Hierarchical processes for spatial extremes

Speaker

Ben Shaby, University of California, Berkeley

Abstract

Economic and social costs brought on by the changing climate are often associated with extreme events like heat waves and intense storms. These events manifestly exhibit spatial dependence. For this reason, models for spatial fields of extreme values are an important tool for assessing risk and devising mitigation strategies. Traditional spatial models based on Gaussian processes are ill-suited to the task because they focus on the center, rather than the tail, of the distribution. In contrast, max-stable processes explicitly model the far tail. Max stable processes are the natural stochastic processes extension of classical univariate extreme value theory, and enjoy a strong theoretical motivation.
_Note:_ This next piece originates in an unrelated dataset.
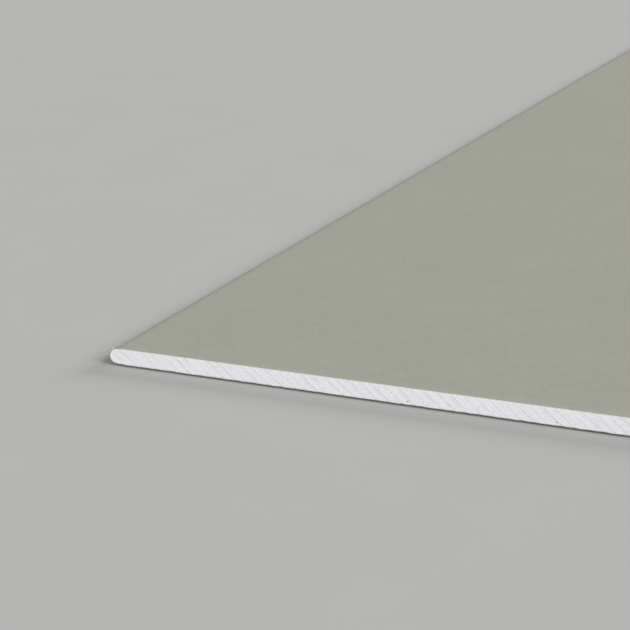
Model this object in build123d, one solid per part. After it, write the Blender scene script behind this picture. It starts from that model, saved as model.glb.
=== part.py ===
from build123d import *
import math
import os

# A sheet of drywall with half-round long edges, lying on its back.
# X runs across the sheet, Y along it and Z up through its thickness.
# The origin is the middle of the underside. All sizes are in millimetres.

# Driving dimensions of the sheet
sheet_width = 1200.0
sheet_length = 2400.0
sheet_thickness = 12.5

# The two papers that the gypsum is cast between
face_paper_thickness = 0.36
back_paper_thickness = 0.33

# Half-round long edges. Each half of the section is a nose arc that runs into a flatter
# shoulder arc. The outermost line of the edge lies a little below the middle of the sheet.
nose_below_middle = 0.65
face_shoulder_run = 6.1
face_shoulder_drop = 0.5
back_shoulder_run = 5.2
back_shoulder_drop = 0.5

# The face paper is folded round both long edges and under the back paper
back_paper_margin = 1.0
lap_overlap = 18.0

# Places that follow from the sizes above
edge_x = sheet_width / 2
nose_height = sheet_thickness / 2 - nose_below_middle
face_height = sheet_thickness - nose_height
lap_height = nose_height - back_paper_thickness
face_nose_radius = face_height - face_shoulder_drop
back_nose_radius = lap_height - back_shoulder_drop
face_flat_edge = edge_x - face_nose_radius - face_shoulder_run
back_flat_edge = edge_x - back_nose_radius - back_shoulder_run
back_paper_edge = back_flat_edge - back_paper_margin
lap_edge = back_paper_edge - lap_overlap

OVER_FACE = 1
UNDER_BACK = -1


def edge_quarter(side, height, nose_radius, run, drop, inset):
    """The nose and shoulder arcs of one half of the +X edge, moved in from the surface by inset."""
    shoulder_radius = run**2 / (2 * drop) + height - drop / 2
    join_angle = math.degrees(math.atan2(shoulder_radius - height, run))
    nose_centre = (edge_x - nose_radius, nose_height)
    shoulder_centre = (nose_centre[0] - run, nose_height + side * (height - shoulder_radius))
    nose = CenterArc(nose_centre, nose_radius - inset, 0, side * join_angle)
    shoulder = CenterArc(
        shoulder_centre, shoulder_radius - inset, side * join_angle, side * (90 - join_angle)
    )
    return [nose, shoulder]


def wrapped_section(inset):
    """The section inside the face paper's outer surface, moved in by inset on every side."""
    right_edge = edge_quarter(
        OVER_FACE, face_height, face_nose_radius, face_shoulder_run, face_shoulder_drop, inset
    ) + edge_quarter(
        UNDER_BACK, lap_height, back_nose_radius, back_shoulder_run, back_shoulder_drop, inset
    )
    left_edge = [arc.mirror(Plane.YZ) for arc in right_edge]
    face_level = sheet_thickness - inset
    lap_level = back_paper_thickness + inset
    face_line = Line((-face_flat_edge, face_level), (face_flat_edge, face_level))
    lap_line = Line((-back_flat_edge, lap_level), (back_flat_edge, lap_level))
    return make_face([face_line, lap_line] + right_edge + left_edge)


def strip_section(half_width, bottom, top):
    """A flat strip across the middle of the sheet, between two heights."""
    return Pos(0, (bottom + top) / 2) * Rectangle(2 * half_width, top - bottom)


def run_along_sheet(section):
    """A section drawn in X and Z, made as long as the sheet."""
    return extrude(Plane.XZ * section, amount=sheet_length / 2, both=True)


# The gap between the two laps, where the gypsum reaches down to the back paper
gap_between_laps = strip_section(
    lap_edge, back_paper_thickness, back_paper_thickness + face_paper_thickness
)


def make_gypsum_core():
    """The cast core, which fills the folded face paper and the gap between its laps."""
    return run_along_sheet(wrapped_section(face_paper_thickness) + gap_between_laps)


def make_face_paper():
    """One sheet of paper over the face, round both long edges and lapped onto the back."""
    folded = wrapped_section(0) - wrapped_section(face_paper_thickness)
    return run_along_sheet(folded - gap_between_laps)


def make_back_paper():
    """The flat paper of the back, glued over the laps and stopping short of the rounding."""
    return run_along_sheet(strip_section(back_paper_edge, 0, back_paper_thickness))


parts = {
    "gypsum_core": make_gypsum_core(),
    "face_paper": make_face_paper(),
    "back_paper": make_back_paper(),
}

os.makedirs("parts", exist_ok=True)
for node, shape in parts.items():
    export_step(shape, f"parts/{node}.step")
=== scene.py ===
import bisect
import math
import random

import bmesh
import bpy
from bpy.props import FloatProperty, FloatVectorProperty, IntProperty, PointerProperty
from mathutils import Matrix, Vector, noise


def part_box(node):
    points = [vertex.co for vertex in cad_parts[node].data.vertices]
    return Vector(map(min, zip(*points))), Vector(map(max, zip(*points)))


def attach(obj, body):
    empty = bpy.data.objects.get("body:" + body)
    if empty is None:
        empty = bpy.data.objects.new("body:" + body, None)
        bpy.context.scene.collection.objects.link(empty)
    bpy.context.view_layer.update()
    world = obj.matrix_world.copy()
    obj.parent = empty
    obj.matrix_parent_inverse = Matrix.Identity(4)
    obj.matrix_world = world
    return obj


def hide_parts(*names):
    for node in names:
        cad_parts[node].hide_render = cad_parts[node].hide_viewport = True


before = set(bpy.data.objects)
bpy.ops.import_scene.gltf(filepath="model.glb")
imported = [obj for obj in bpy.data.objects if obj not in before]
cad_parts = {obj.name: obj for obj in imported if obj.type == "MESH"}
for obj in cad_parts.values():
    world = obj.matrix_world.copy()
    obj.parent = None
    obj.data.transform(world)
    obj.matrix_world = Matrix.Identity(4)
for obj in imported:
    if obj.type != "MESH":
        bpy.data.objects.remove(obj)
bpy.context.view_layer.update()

bl_info = {
    "name": "Drywall Sheet",
    "version": (1, 0, 0),
    "blender": (4, 5, 0),
    "location": "View3D > Sidebar > Drywall",
    "description": "Builds a sheet of drywall with papered half-round edges and sawn ends",
    "category": "Object",
}

MM = 0.001
BODY = "root"

# The two sawn ends: as seen from before the front one, +X lies to the right
FRONT = 1
REAR = -1

# Numbers that the meshes hold for the finishes
SAWN_END = "sawn_end"
BAND_TONE = "band_tone"
BAND_SHARE = "band_share"
OVER_MARKS = "over_marks"
# The saw marks' number is the painted shade of their grooves
SAW_MARK_SHADE = "saw_mark_shade"
# The pores' number is the painted shade inside them
PORE_SHADE = "void"

# How finely the round edges and the sawn ends are divided
ARC_STEPS = 12
SHOULDER_STEPS = 6
END_LEVELS = 6
SMOOTH_STRIP = 2 * MM
MERGE_DISTANCE = MM / 1000

# Where the random draws for each end start
SEEDS = {FRONT: 11, REAR: 23}

# Each unevenness of an end: how wide its patches are, and the layer of noise that it reads
FADING = (5 * MM, 17.0)
SWAY = (7 * MM, 13.0)
CHIPS = (2.6 * MM, 3.1)
RIM_WAVES = (12 * MM, 9.1)
CUT_WAVES = (40 * MM, 5.0)

# Each rim's side of the middle, and its share of the breaks, which are worse at the back
RIMS = ((-1, 1.0), (1, 0.3))

# A pore keeps its spacing from the next, and the faces within its room, in radii, make way for it.
# Its bowl is drawn in steps: the ring's scale, its fall in radii and its share of the painted shade
PORE_SPACING = 5 * MM
PORE_SIDES = 9
PORE_ROOM = 1.3
BOWL_STEPS = ((0.85, 0.45, 0.7), (0.55, 0.4, 1.0))

# Torn fibres narrow at each step, and most of them hang at the face
FIBRE_STEPS = 3
FIBRE_TAPER = 0.7
FIBRES_AT_FACE = 0.65
WHISKER_HEADING = (-0.6, 0.7, 0.42)
WHISKER_BEND = (-0.12, 0, 0)

# Where each lamp's light comes from, and how far the floor reaches
SIDE_LAMP = (3.25, -0.9, 2.0)
FRONT_LAMP = (-0.55, -2.2, 0.72)
REAR_LAMP = (1.6, 2.0, 1.0)
FLOOR_REACH = 15

# The papers lie face to face with the gypsum, so the layers' far corners give their sizes
core_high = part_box("gypsum_core")[1]
face_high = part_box("face_paper")[1]
back_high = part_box("back_paper")[1]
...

Unfortunately, known spatial max-stable process models do not possess closed form joint densities, making inference, and in particular Bayesian inference, problematic. Motivated by an agricultural risk assessment application, I describe a way to sidestep this limitation by defining the process hierarchically using a finite-dimensional representation. The resulting process is max-stable, exhibits spatial dependence, has a known spatial max-stable process as a limiting case, and is amenable to true Bayesian analysis via MCMC. Furthermore, the hierarchical framework permits a number of straightforward extensions, including joint modeling of multivariate extreme value fields.